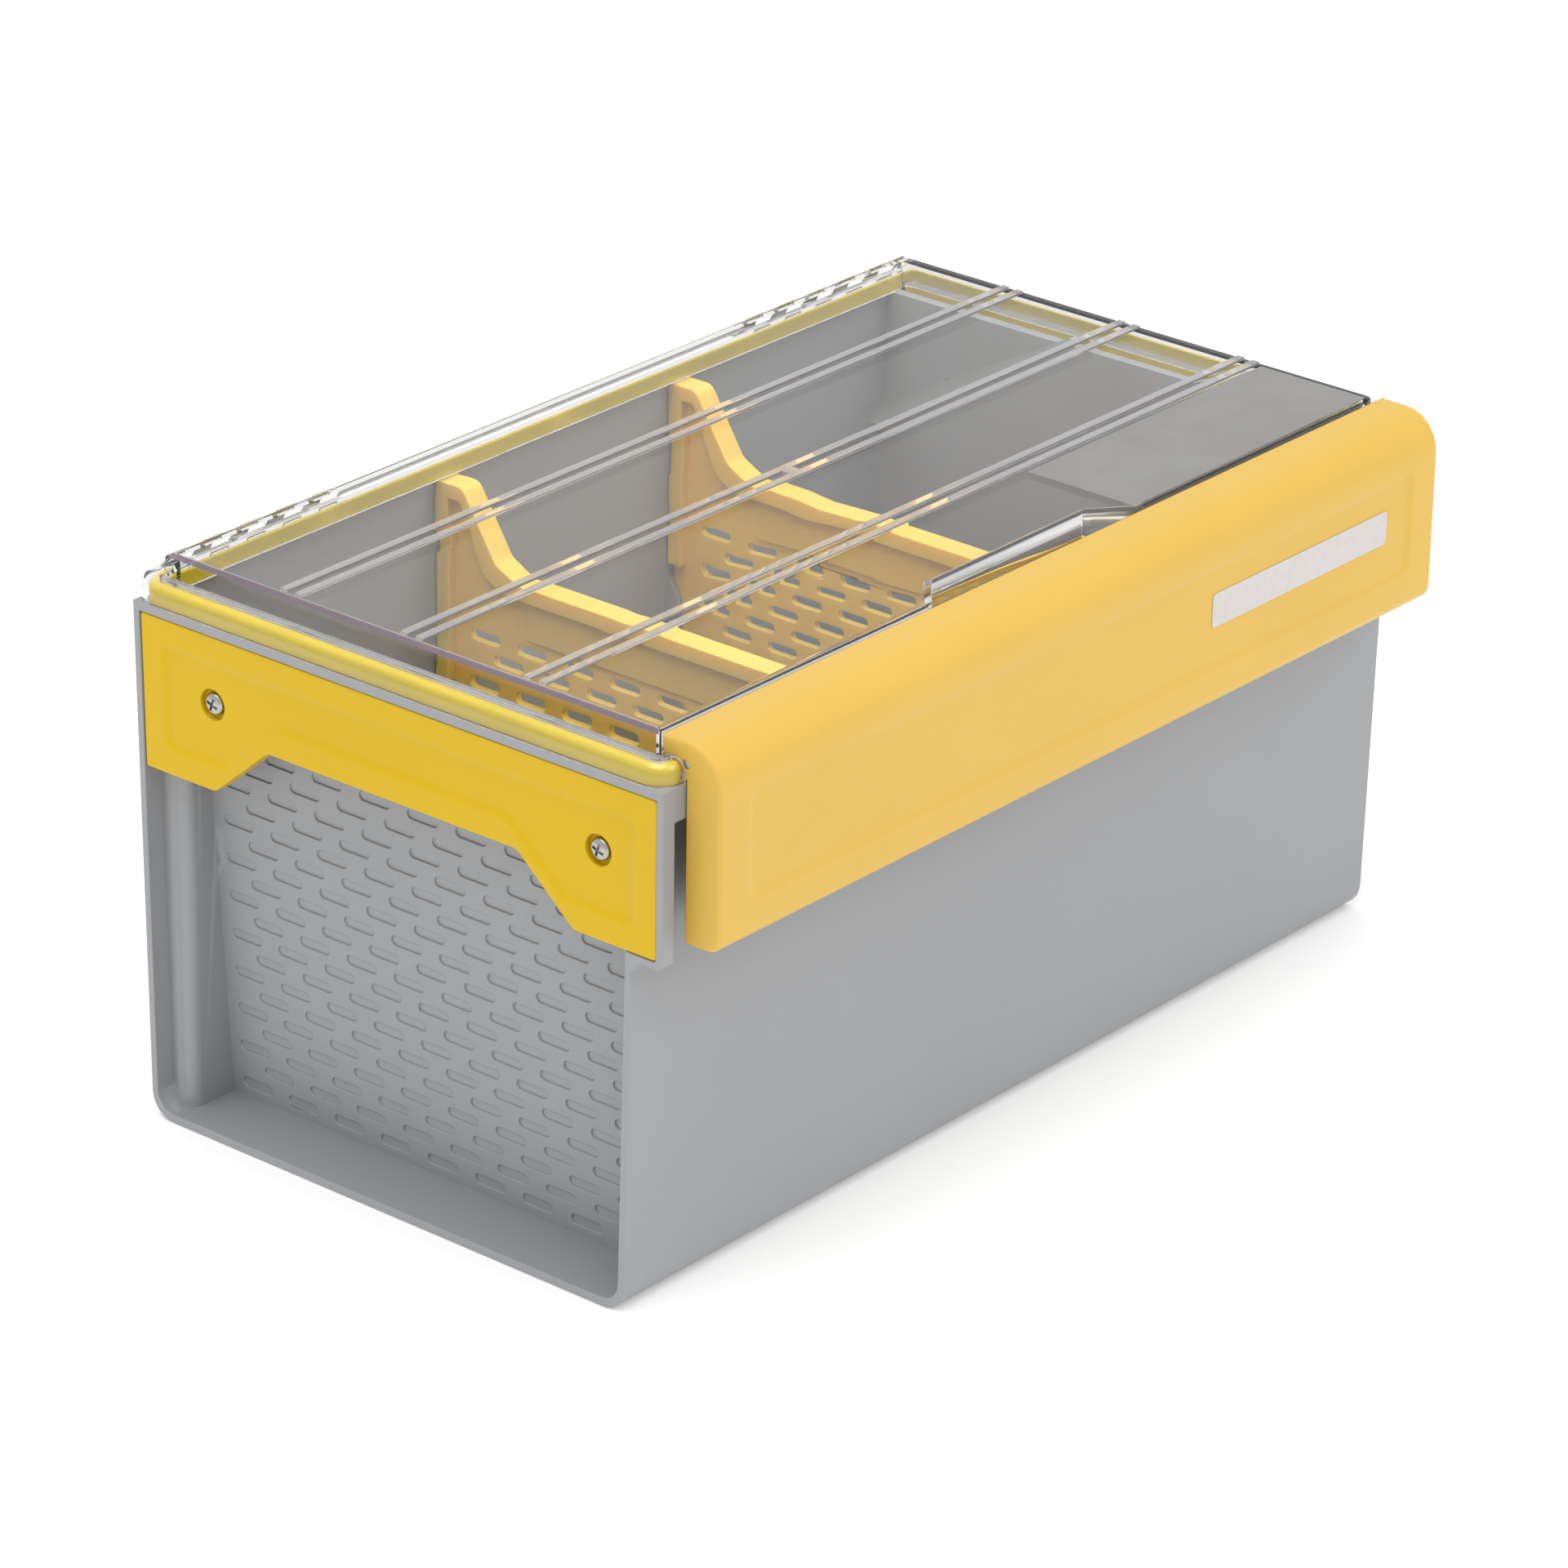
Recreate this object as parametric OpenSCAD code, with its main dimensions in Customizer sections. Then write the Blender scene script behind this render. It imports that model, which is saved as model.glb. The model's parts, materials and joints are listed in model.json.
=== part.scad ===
// Deep utility box with a clear hinged lid, a full-length front latch, two screwed-on
// end handles and two lift-out dividers. Millimetres, +Z up, +X along the long side.
// The latch side is -Y, the hinge side is +Y.

/* [Tub] */
// Length over the end rims
tub_l = 374; // [360:1:380]
// Width across the underside
floor_w = 195; // [190:1:200]
// Height of the rim that the lid closes on
rim_z = 174.3; // [173:0.1:176]
// Side wall thickness
wall_t = 2.4; // [2:0.1:3]
// Floor thickness
floor_t = 3; // [2.4:0.1:4]
// Outward lean of the long walls for each mm of height
side_draft = 0.0186; // [0.015:0.001:0.022]
// Outward lean of the end walls for each mm of height
end_draft = 0.0685; // [0.06:0.001:0.07]
// Distance from the middle to the foot of each end wall
end_foot_x = 162; // [160:0.5:164]

/* [Front frame] */
// Distance from the tub's middle plane to the front of the frame behind the latch
frame_y = 111.4; // [111:0.1:111.6]
// Lower edge of the frame's end posts
frame_z = 117.4; // [112:0.1:119]
// Width of each end post along X
post_w = 5.5; // [5:0.1:6]
// Lower edge of the lip under the lid
lip_z = 163.2; // [161:0.1:166]

/* [Lid] */
// Length of the raised panel
panel_l = 350; // [348:1:350]
// Top of the raised panel
panel_z = 187.5; // [186.5:0.1:188]
// Thickness of the clear plastic
lid_t = 2.2; // [1.8:0.1:2.4]

/* [Latch] */
// Length of the latch
latch_l = 354.6; // [350:0.1:354.8]
// Distance from the tub's middle plane to the latch's face
latch_y = 125; // [123:0.5:128]
// Lower edge of the latch
latch_z = 123.3; // [120:0.1:126]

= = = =

What is asked.
Print from the first line through the line that contains "side is +Y.", please, including both, and leave out every line outside that stretch.

Written response.
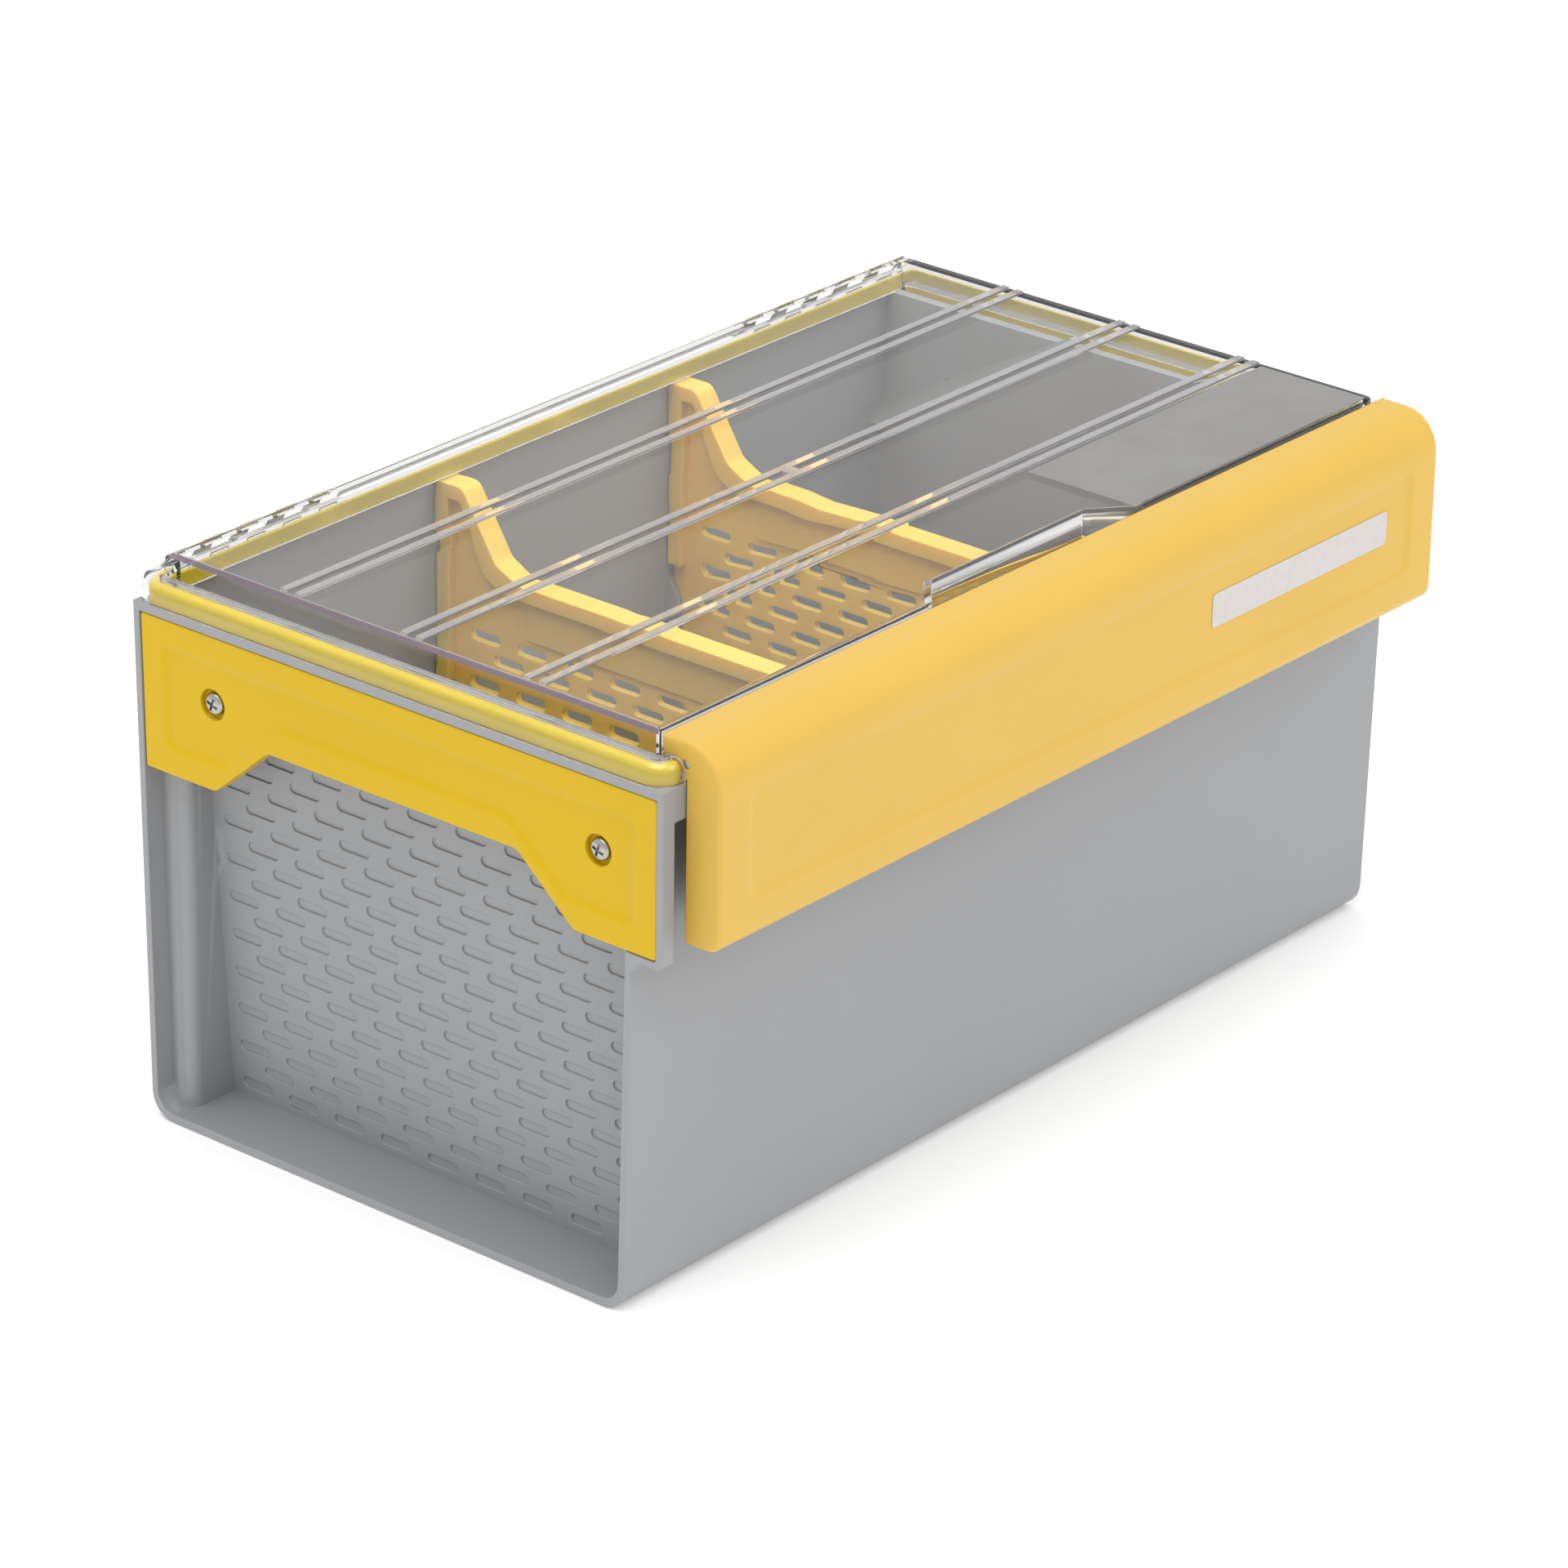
Recreate this object as parametric OpenSCAD code, with its main dimensions in Customizer sections. Then write the Blender scene script behind this render. It imports that model, which is saved as model.glb. The model's parts, materials and joints are listed in model.json.
=== part.scad ===
// Deep utility box with a clear hinged lid, a full-length front latch, two screwed-on
// end handles and two lift-out dividers. Millimetres, +Z up, +X along the long side.
// The latch side is -Y, the hinge side is +Y.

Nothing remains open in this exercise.